Errrr, again, you seem to be mistaken about the nature of an infinite
series here. If I have an infinite series in mind, then it can't happen
"somewhere within" a larger infinite series. Well, that's not quite true;
it can happen at _the end_ of another infinite series. If the series I have
in mind is "an infinite number of heads", for example, then it falls somewhere
within the series "a finite number of tails, than an infinite number of
heads." But, by definition, it's impossible to have the series "Something
else, then the infinite series I have in mind, then something else." It's
fine to have that finite run of "something else" first; but if it ever stops
being "the infinite series I had in mind", then by definition, it wasn't
infinite.
>> If I flip a coin N times, then the probability of any one particular set
>> of flips coming up--all heads, all tails, heads and tails alternating,
>> whatever--is 1/(2^N). As N gets larger and larger, this fraction gets smaller
>> and smaller; as N approaches infinity, the fraction's value approaches zero.
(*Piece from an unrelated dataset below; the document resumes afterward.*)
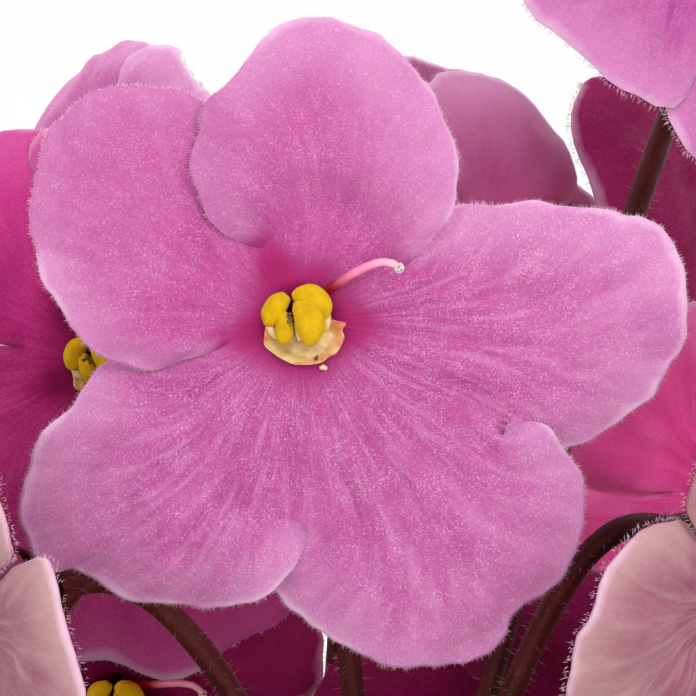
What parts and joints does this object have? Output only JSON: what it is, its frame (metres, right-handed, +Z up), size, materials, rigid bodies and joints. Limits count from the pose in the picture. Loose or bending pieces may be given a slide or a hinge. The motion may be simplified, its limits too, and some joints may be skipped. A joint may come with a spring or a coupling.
{
  "type": "potted african violet",
  "caption": "Flowering african violet in a round tapered nursery pot: pink open flowers and buds on branched stems over a rosette of hairy leaves.",
  "frame": {"origin": "centre of the pot's flat underside", "axes": "+Z up; the main flower faces -Y; +X to the right seen from the front"},
  "size_m": [0.2222, 0.2222, 0.2121],
  "materials": {
    "pot_plastic": "matte",
    "potting_soil": "matte",
    "crown_tissue": "matte",
    "leaf_green": "matte",
    "stem_brown_red": "satin",
    "petal_pink": "matte",
    "anther_yellow": "satin",
    "pistil_pink": "satin",
    "bud_pink": "matte"
  },
  "bodies": {
    "root": {"pot": "pot_plastic", "potting_soil": "potting_soil", "crown": "crown_tissue", "leaf_01": "leaf_green", "leaf_02": "leaf_green", "leaf_03": "leaf_green", "leaf_04": "leaf_green", "leaf_05": "leaf_green", "leaf_06": "leaf_green", "leaf_07": "leaf_green", "leaf_08": "leaf_green", "leaf_09": "leaf_green", "leaf_10": "leaf_green", "leaf_11": "leaf_green", "leaf_12": "leaf_green", "leaf_13": "leaf_green", "leaf_14": "leaf_green", "leaf_15": "leaf_green", "flower_stem_1": "stem_brown_red", "flower_stem_2": "stem_brown_red", "flower_stem_3": "stem_brown_red", "flower_stem_4": "stem_brown_red", "corolla_01": "petal_pink", "corolla_02": "petal_pink", "corolla_03": "petal_pink", "corolla_04": "petal_pink", "corolla_05": "petal_pink", "corolla_06": "petal_pink", "corolla_07": "petal_pink", "corolla_08": "petal_pink", "corolla_09": "petal_pink", "corolla_10": "petal_pink", "corolla_11": "petal_pink", "corolla_12": "petal_pink", "stamens_01": "anther_yellow", "stamens_02": "anther_yellow", "stamens_03": "anther_yellow", "stamens_04": "anther_yellow", "stamens_05": "anther_yellow", "stamens_06": "anther_yellow", "stamens_07": "anther_yellow", "stamens_08": "anther_yellow", "stamens_09": "anther_yellow", "stamens_10": "anther_yellow", "stamens_11": "anther_yellow", "stamens_12": "anther_yellow", "pistil_01": "pistil_pink", "pistil_02": "pistil_pink", "pistil_03": "pistil_pink", "pistil_04": "pistil_pink", "pistil_05": "pistil_pink", "pistil_06": "pistil_pink", "pistil_07": "pistil_pink", "pistil_08": "pistil_pink", "pistil_09": "pistil_pink", "pistil_10": "pistil_pink", "pistil_11": "pistil_pink", "pistil_12": "pistil_pink", "bud_1": "bud_pink", "bud_2": "bud_pink"}
  },
  "joints": []
}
>> But "A function of N approaches some value as N approaches infinity" does _not_
>> mean "That function of N _reaches_ that value when N _reaches_ infinity."
>> 1/N approaches zero as N approaches infinity; that does not mean that
>> 1/infinity is zero. If 1/infinity were zero, then zero times infinity would
>> have to be 1, and that's not true; zero times _any_ number--even infinity--
>> is zero.
>I'm missing something. How does what you said show that zero times infinity
>would be 1? This doesn't seem to follow from anything you said.
Sorry; I may have left this out. By definition, if an event can happen
in several different, mutually exclusive ways, then the probability of that
event happening is the sum of the probabilities of each of those possible ways
it can happen. For example, the chance that I'll roll a 1, 2, or 3 on a die
is "the chance that I'll roll 1, plus the chance that I'll roll 2, plus the
chance that I'll roll 3."
Likewise, the chance that I'll produce any infinite series of coin flips
at all is the sum of the probabilities of producing each of the series that I
might come up with. If the probability of producing any particular series is
zero, then the sum of the probabilities of producing all the series has to be
zero too--you can't add zeroes together and get a number other than zero, even
if we do it an infinite number of times. So, if the odds of producing any
particular series are zero, then the odds of producing a series at all has
to be zero.
>The only thing that I can see from this would be a conclusion that:
>1/infinity * infinity/1 = 1 (by the way, this is not true unless the two
>infinities are identical, which they by no means have to be)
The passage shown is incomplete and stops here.